Após uma palestra, os adolescentes percorreram empolgados os bosques fazendo coletas de insetos, desempenhando o papel dos cientistas e interagindo com eles e os guarda-parques. Depois, o material recolhido foi levado ao pequeno laboratório montado no Centro de Informação Ambiental, para que os jovens olhassem nas lupas mais de perto o que eles próprios coletaram. “Com isso, nós queremos que estes meninos e meninas desenvolvam um novo olhar sobre a riqueza que eles têm tão próxima às suas casas, e que aprendam a valorizá-la e protegê-la”, explica a pesquisadora.
“Nós acreditamos que produzir ciência e divulgar o conhecimento de ciência sempre vêm juntos.
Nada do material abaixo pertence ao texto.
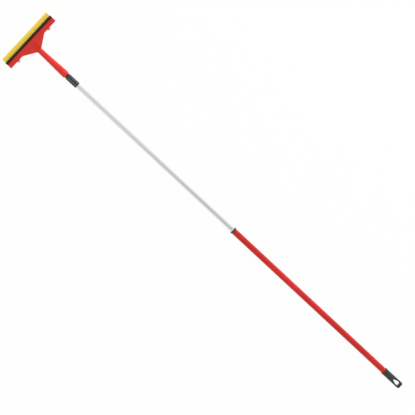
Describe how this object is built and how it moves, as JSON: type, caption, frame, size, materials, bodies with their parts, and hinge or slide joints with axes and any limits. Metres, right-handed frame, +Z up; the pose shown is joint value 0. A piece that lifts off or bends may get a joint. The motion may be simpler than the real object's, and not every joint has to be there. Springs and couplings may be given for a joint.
{
  "type": "window squeegee with telescopic pole",
  "caption": "Window squeegee: a rubber blade and a sponge on a fan-shaped red head, screwed to a telescopic twist-lock pole with a hanging eye.",
  "frame": {"origin": "on the floor under the middle of the extended squeegee, which lies on the back of its sponge and on its end cap", "axes": "+X along the pole towards the head, +Y along the bar, +Z up, the way the blade faces"},
  "size_m": [2.0988, 0.25, 0.0311],
  "materials": {
    "red_enamel": "semi-gloss enamel",
    "red_plastic": "moulded polypropylene",
    "aluminium": "anodised",
    "black_plastic": "satin",
    "grey_plastic": "satin",
    "zinc_steel": "zinc plated",
    "rubber": "matt",
    "sponge_foam": "open-cell foam"
  },
  "bodies": {
    "outer_pole": {"outer_tube": "red_enamel", "guide_collar": "black_plastic", "end_cap": "black_plastic"},
    "expander": {"expander_sleeve": "grey_plastic"},
    "inner_pole": {"inner_tube": "aluminium", "lock_plug": "grey_plastic", "lock_spindle": "zinc_steel", "stop_nut": "zinc_steel", "screw_adaptor": "black_plastic"},
    "cone": {"expander_cone": "grey_plastic"},
    "head": {"squeegee_body": "red_plastic", "sponge_carrier": "red_plastic", "blade_rubber": "rubber", "sponge": "sponge_foam"}
  },
  "joints": [
    {"name": "telescope", "type": "slide", "parent": "outer_pole", "child": "expander", "axis": [1, 0, 0], "range_m": [-0.8, 0]},
    {"name": "twist_lock", "type": "hinge", "parent": "expander", "child": "inner_pole", "pos_m": [-0.15, 0, 0.01525], "axis": [1, 0, 0], "range_deg": [0, 360]},
    {"name": "cone_travel", "type": "slide", "parent": "expander", "child": "cone", "axis": [-1, 0, 0], "range_m": [0, 0.003]},
    {"name": "head_pull_off", "type": "slide", "parent": "inner_pole", "child": "head", "axis": [1, 0, 0], "range_m": [0, 0.04]}
  ],
  "couplings": [
    {"joint": "cone_travel", "follows": "twist_lock", "m_per_rad": 0.00047746}
  ]
}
Então a gente vem para descobrir espécies novas, gêneros novos, padrões de distribuição, mas a gente quer contar para as pessoas que trabalham aqui ou que visitam o parque, ou que são vizinhas dele, o que a gente descobriu, para que elas também se apropriem deste conhecimento”, diz Dalton Amorim. E acrescenta: “A gente não quer que os alunos virem entomólogos, a gente quer que eles amem a natureza e ajudem a conservá-la.”